> **Task goal**: Write out, word for word, the first line of the data below and every line after it through the one containing "at +Y, Z is up.".

> **Supplied material**:
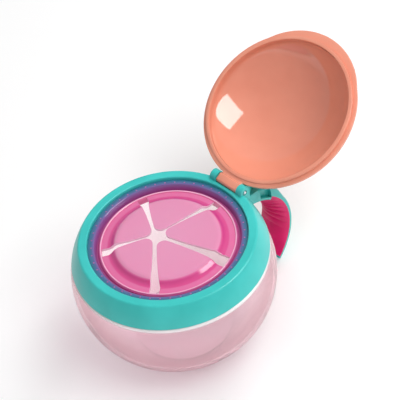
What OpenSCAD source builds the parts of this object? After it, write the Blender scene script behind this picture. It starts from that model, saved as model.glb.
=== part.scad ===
// Toddler snack container: a round bowl, a turn-on collar with a soft star of
// flaps and a hook handle, and a domed lid that swings back over the handle.
// Origin: centre of the bowl's foot. Hinge and handle are at +Y, Z is up.

/* [Bowl] */
// Largest outside radius of the bowl
bowl_r = 48.4; // [46.5:0.1:52]
// Radius of the curve that the side of the bowl follows
bowl_curve_r = 44.3; // [43:0.1:47]
// Height of the widest line of the bowl
belly_z = 39.9; // [36:0.1:42]
// Height of the shoulder that the collar covers
shoulder_z = 52.6; // [50:0.1:56]
// Wall of the bowl
bowl_wall = 1.8; // [1.4:0.1:2.4]
// Rounding of the shoulder's outer edge
shoulder_round = 1; // [0.4:0.1:1.4]
// Thickness of the bowl's floor
floor_t = 2.4; // [1.6:0.1:4]
// Radius of the flat foot
foot_r = 24.4; // [23.5:0.1:28]
// Height of the straight edge of the foot
foot_h = 0.8; // [0.4:0.1:1.5]

/* [Neck and turning lock] */
// Outside radius of the bowl's neck
neck_r = 39.6; // [39.2:0.1:40]
// Wall of the neck
neck_wall = 1.9; // [1.4:0.1:2.1]
// Height of the neck above the shoulder
neck_h = 7.3; // [6.8:0.1:7.4]
// Number of locking lugs round the neck
lug_n = 3; // [2:1:4]
// Length of each lug round the neck, in degrees
lug_arc = 24; // [16:1:30]
// Height of a lug
lug_h = 1.6; // [1.2:0.1:1.8]
// How far a lug stands off its wall
lug_d = 1.0; // [0.7:0.1:1.1]
// Running gap between the collar and the neck
lock_gap = 0.3; // [0.2:0.05:0.4]

/* [Collar] */
// Radius of the collar's bulging outer curve
collar_curve_r = 40; // [38:0.1:43]
// Height of the collar from its lower edge to its rim
collar_h = 10.8; // [10.6:0.1:12]
// Wall of the collar's skirt
collar_wall = 2.0; // [1.5:0.1:2.2]
// Gap between the bowl's shoulder and the collar
shoulder_gap = 0.4; // [0.2:0.05:0.8]
// Radius of the opening inside the rim
mouth_r = 37.6; // [37.3:0.1:38.2]
// Depth of the step from the rim down to the ledge
step_h = 2.0; // [1.9:0.1:2.4]
// Thickness of the ledge that carries the flap ring
ledge_t = 1.6; // [1.2:0.1:1.8]
// Outside radius of the wall that hangs from the ledge
plug_r = 36.9; // [36.6:0.1:37.1]
// Thickness of that wall
plug_wall = 1.3; // [1:0.1:1.5]
// Depth of that wall below the ledge
plug_h = 5.3; // [4.6:0.1:6]
// Rounding of the rim's outer edge
rim_round = 1.2; // [0.8:0.1:1.4]
// Rounding of the rim's inner edge
lip_round = 0.6; // [0.3:0.1:0.8]

/* [Lid hinge] */
// Distance of the hinge pin from the bowl's axis
hinge_y = 41.6; // [41.4:0.1:42.4]
// Height of the hinge pin above the rim
hinge_up = 0.7; // [0.4:0.1:1.2]
// Radius of the hinge pin
pin_r = 1.0; // [0.8:0.1:1.2]
// Running gap round the pin in the lid
pin_gap = 0.06; // [0.03:0.01:0.09]
// Gap round the pin in the ears, where it is driven in
ear_pin_gap = 0.02; // [0.01:0.01:0.04]
// Outside radius of the lid's hinge barrel
barrel_r = 2.4; // [2.2:0.1:2.8]
// Width of the hinge barrel
barrel_w = 12.6; // [10:0.2:13.4]
// Gap beside the barrel and round it
barrel_gap = 0.35; // [0.25:0.05:0.5]
// Radius of the ears round the pin
ear_r = 2.9; // [2.7:0.1:3.4]
// Thickness of each ear
ear_t = 3.5; // [2.6:0.1:4]
// Angle through which the open lid has swung
open_angle = 153.5; // [140:0.5:158]

/* [Lid] */
// Radius of the lid's flange
flange_r = 39.2; // [38.8:0.1:39.8]
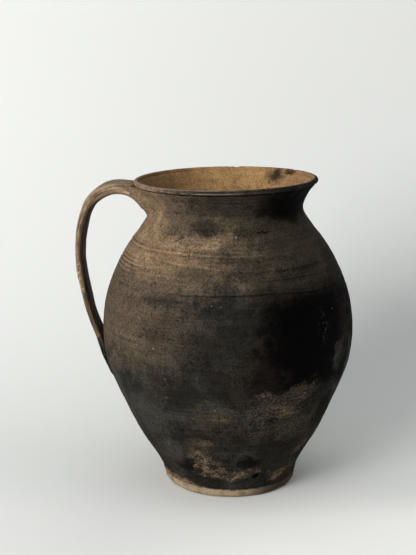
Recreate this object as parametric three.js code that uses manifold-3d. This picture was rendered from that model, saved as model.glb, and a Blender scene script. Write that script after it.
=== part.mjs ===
// A thrown and smoke-fired clay jug: flat foot, round belly, flared mouth with a rolled lip, and one
// pulled strap handle that is luted under the lip and on the belly.
// Millimetres, +Z up, origin at the middle of the foot's underside, the handle towards -X.

import * as THREE from "three";
import { mergeVertices } from "three/addons/utils/BufferGeometryUtils.js";
import Module from "manifold-3d";

// The foot is a flat pad of clay, rounded under where it stands.
const FOOT_RADIUS = 58.3;
const FOOT_HEIGHT = 8.5;
const FOOT_ROUNDING = 4;

// Outer radius of the wall at each station, and the station's rise above the one before it.
const HEEL_RADIUS = 59.2;
const LOW_BELLY_RADIUS = 64.2;
const LOW_BELLY_RISE = 13.5;
const BELLY_FLARE_RADIUS = 80.9;
const BELLY_FLARE_RISE = 28;
const MID_BELLY_RADIUS = 94.4;
const MID_BELLY_RISE = 30;
const HIGH_BELLY_RADIUS = 106.1;
const HIGH_BELLY_RISE = 30;
const WIDEST_RADIUS = 109.5;
const WIDEST_RISE = 28;
const SHOULDER_TURN_RADIUS = 106.9;
const SHOULDER_TURN_RISE = 27;
const SHOULDER_JOINT_RADIUS = 99.4;
const SHOULDER_JOINT_RISE = 23;
const HIGH_SHOULDER_RADIUS = 88.1;
const HIGH_SHOULDER_RISE = 22;
const NECK_JOINT_RADIUS = 75;
const NECK_JOINT_RISE = 18;
const WAIST_RADIUS = 66.5;
const WAIST_RISE = 15;
const MOUTH_FLARE_RADIUS = 70.6;
const MOUTH_FLARE_RISE = 13;
const LIP_RADIUS = 79.1;
const LIP_RISE = 11.5;

// The lip is rolled over to a bead, with a fine groove below its band.
const LIP_ROLL = 2.3;
const LIP_BAND = 5;
const LIP_GROOVE_WIDTH = 1.6;
const LIP_GROOVE_DEPTH = 0.7;

// Wall thickness, measured square to the surface.
const FOOT_WALL = 8;
const BELLY_WALL = 6;
const NECK_WALL = 5;

// Lengths of wall meet in bevelled joints. The bevel climbs this far from the outside to the inside.
const SCARF_RISE = 6;

// Pieces that touch keep this film of slip between them.
const SLIP_FILM = 0.3;

// The pot dried a little out of true: everything above the foot leans towards the handle.
const LEAN_DEGREES = 1;

// Strap handle: width, thickness, and the shallow channel that the thumb leaves in its outer face.
// The power of the taper is above 1, because a pulled strap thins quickest near its root.
const STRAP_ROOT_WIDTH = 32;
const STRAP_TAIL_WIDTH = 23;
const STRAP_ROOT_THICKNESS = 12.9;
const STRAP_TAIL_THICKNESS = 6.2;
const STRAP_CHANNEL_DEPTH = 1.1;
const STRAP_EDGE_ROUNDING = 0.62;
const STRAP_TAPER_POWER = 1.3;

// Centre line of the strap, as offsets from the parts of the pot that it springs from and lands on.
const ROOT_DROP = 8.6;
const ROOT_SINK = 13;
const ROOT_SAG = 1;
const ARCH_REACH = 19.5;
const ARCH_RISE = 3.5;
const BEND_REACH = 38.3;
const BEND_DROP = 9.4;
const GRIP_STANDOFF = 18.5;
const GRIP_DROP = 48.2;
const FALL_STANDOFF = 14.6;
const FALL_DROP = 97.2;
const LANDING_DROP = 131.2;
const TIP_DROP = 159.2;
const TIP_SINK = 1.2;

// Luting clay smeared round both ends of the strap. The powers say how hollow a flare is.
const COLLAR_EDGE = 0.9;
const UPPER_COLLAR_LENGTH = 11;
const UPPER_COLLAR_SIDE = 16;
const UPPER_COLLAR_UNDER = 30;
const UPPER_COLLAR_OVER = 3;
const UPPER_COLLAR_HOLLOW = 3;
const UPPER_COLLAR_UNDER_HOLLOW = 3.4;
const LOWER_COLLAR_SIDE = 6;
const LOWER_COLLAR_RUNOUT = 11;
const LOWER_COLLAR_RUNOUT_FALL = 3.6;
const LOWER_COLLAR_HOLLOW = 2;

// Fineness of the facets.
const SEGMENTS = 72;
const BELLY_RING_STEP = 12;
const SHOULDER_RING_STEP = 7;
const NECK_RING_STEP = 4.2;
const STRAP_STEP = 9;
const COLLAR_STEP = 4.5;
const SECTION_SIDES = 20;
const FOOT_ROUNDING_STEPS = 4;

// Corners closer together than this are one corner.
const MERGE_DISTANCE = 1e-4;

// Step of a search along the strap.
const SEARCH_STEP = 0.25;

const wasm = await Module();
wasm.setup();

// Outline of the outer face

const outline = [{ radius: HEEL_RADIUS, height: 0 }];

function addStation(radius, rise) {
  const height = outline.at(-1).height + rise;
  outline.push({ radius, height });
  return height;
}

addStation(HEEL_RADIUS, FOOT_HEIGHT);
addStation(LOW_BELLY_RADIUS, LOW_BELLY_RISE);
addStation(BELLY_FLARE_RADIUS, BELLY_FLARE_RISE);
addStation(MID_BELLY_RADIUS, MID_BELLY_RISE);
addStation(HIGH_BELLY_RADIUS, HIGH_BELLY_RISE);
const widestHeight = addStation(WIDEST_RADIUS, WIDEST_RISE);
addStation(SHOULDER_TURN_RADIUS, SHOULDER_TURN_RISE);
const shoulderJoint = addStation(SHOULDER_JOINT_RADIUS, SHOULDER_JOINT_RISE);
addStation(HIGH_SHOULDER_RADIUS, HIGH_SHOULDER_RISE);
const neckJoint = addStation(NECK_JOINT_RADIUS, NECK_JOINT_RISE);
const waistHeight = addStation(WAIST_RADIUS, WAIST_RISE);
addStation(MOUTH_FLARE_RADIUS, MOUTH_FLARE_RISE);
const lipHeight = addStation(LIP_RADIUS, LIP_RISE);

// The steepness of the outline at a station is that of the line between its neighbours.
function stationSlope(index) {
  const below = outline[Math.max(index - 1, 0)];
  const above = outline[Math.min(index + 1, outline.length - 1)];
  return (above.radius - below.radius) / (above.height - below.height);
}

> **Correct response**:
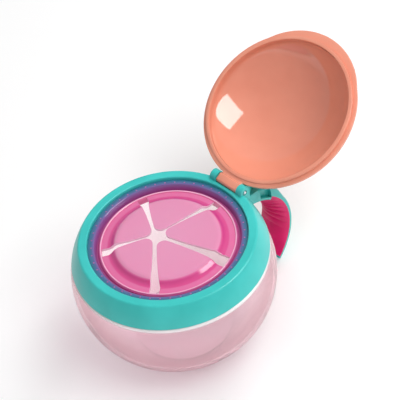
What OpenSCAD source builds the parts of this object? After it, write the Blender scene script behind this picture. It starts from that model, saved as model.glb.
=== part.scad ===
// Toddler snack container: a round bowl, a turn-on collar with a soft star of
// flaps and a hook handle, and a domed lid that swings back over the handle.
// Origin: centre of the bowl's foot. Hinge and handle are at +Y, Z is up.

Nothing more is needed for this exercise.